Bouleversant, "Palestine" est un roman qui a marqué l'année 2007. Hubert Haddad m'avait alors accordé un entretien. Le voici.
Trois questions à Hubert Haddad
Les questions de l'identité et de la mémoire paraissent être au cœur de votre roman.
J'ai toujours vécu dans une culture judéo-berbère. Ma famille vient de Tunisie. Du côté de mon père, tailleur de pierres, ce sont des Juifs, qui ont toujours été là – Haddad signifie forgeron en arabe. La famille de ma mère est d'origine algérienne. Lors de l'exil plus ou moins forcé des années 50-60, nous avons débarqué en France, à Ménilmontant. J'avais un frère aîné, Michael, qui s'est mis en rupture de notre famille. Cétait un artiste. Il a vécu à Jérusalem, a enseigné l'art et a fait des expositions appréciées.
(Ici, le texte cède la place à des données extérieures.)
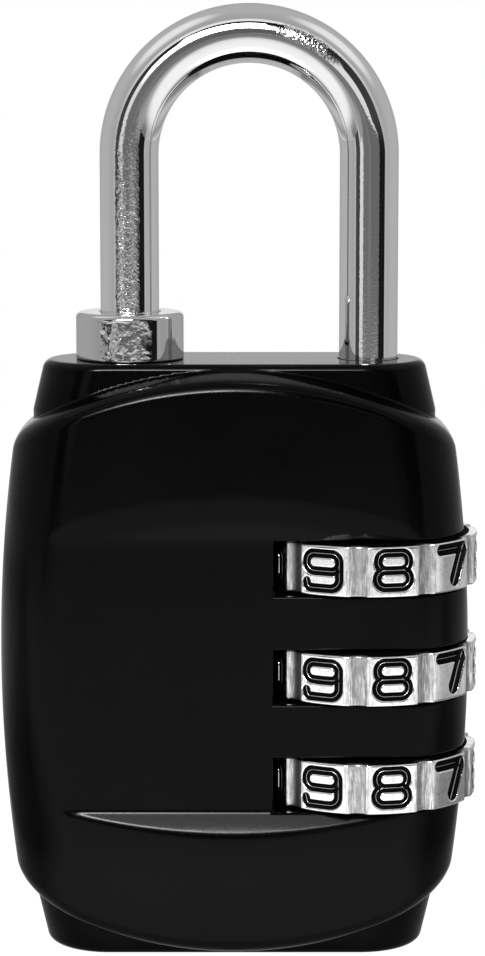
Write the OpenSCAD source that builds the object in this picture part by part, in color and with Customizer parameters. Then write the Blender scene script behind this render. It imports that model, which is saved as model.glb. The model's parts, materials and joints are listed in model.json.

Il a vécu dans une cabane entre 1977 et 1979, l'année de sa mort. Dans ce livre, qui est une fiction, mon frère Michael est un personnage réel. C'est lui le vrai témoin.Après "Oholiba des songes", "Palestine" est aussi hanté par le conflit du Proche-Orient.
Je suis romancier et j'ai suivi la voie de la fiction avec une part de mon inconscient, avec l'ombre de mon frère. Il ne supportait pas l'ostracisme régnant en Israël, l'état de guerre permanent. Il se retrouvait aussi bien dans le Juif que dans l'Arabe. Je pense que sans être dans le lieu même, on est tous en première ligne de l'histoire qui se fait."Palestine" est comme une moderne "Antigone". Avez-vous voulu réécrire un classique?
A aucun moment, je n'ai voulu faire cela. J'ai seulement été mû par la passion d'aller au bout d'une douleur que j'ai au fond de moi. Je n'ai pas cherché à être référentiel. J'ai laissé faire le mouvement de la fiction pour qu'il n'y ait rien d'artificiel dans ce livre qui a l'allure d'une tragédie antique. J'étais en train d'écrire un autre roman sur le même sujet, celui-là avec plein de références. Je m'étais même rendu en Inde pour mieux le préparer. Mais je l'ai interrompu pour écrire "Palestine" – je vais le reprendre maintenant. Je n'aurais pas pu continuer alors: tant d'événements ont lieu en Palestine et en Israël. Des histoires à fleur de vie. Mais je n'aurais peut-être pas écrit "Palestine" si je n'avais pas été en Inde.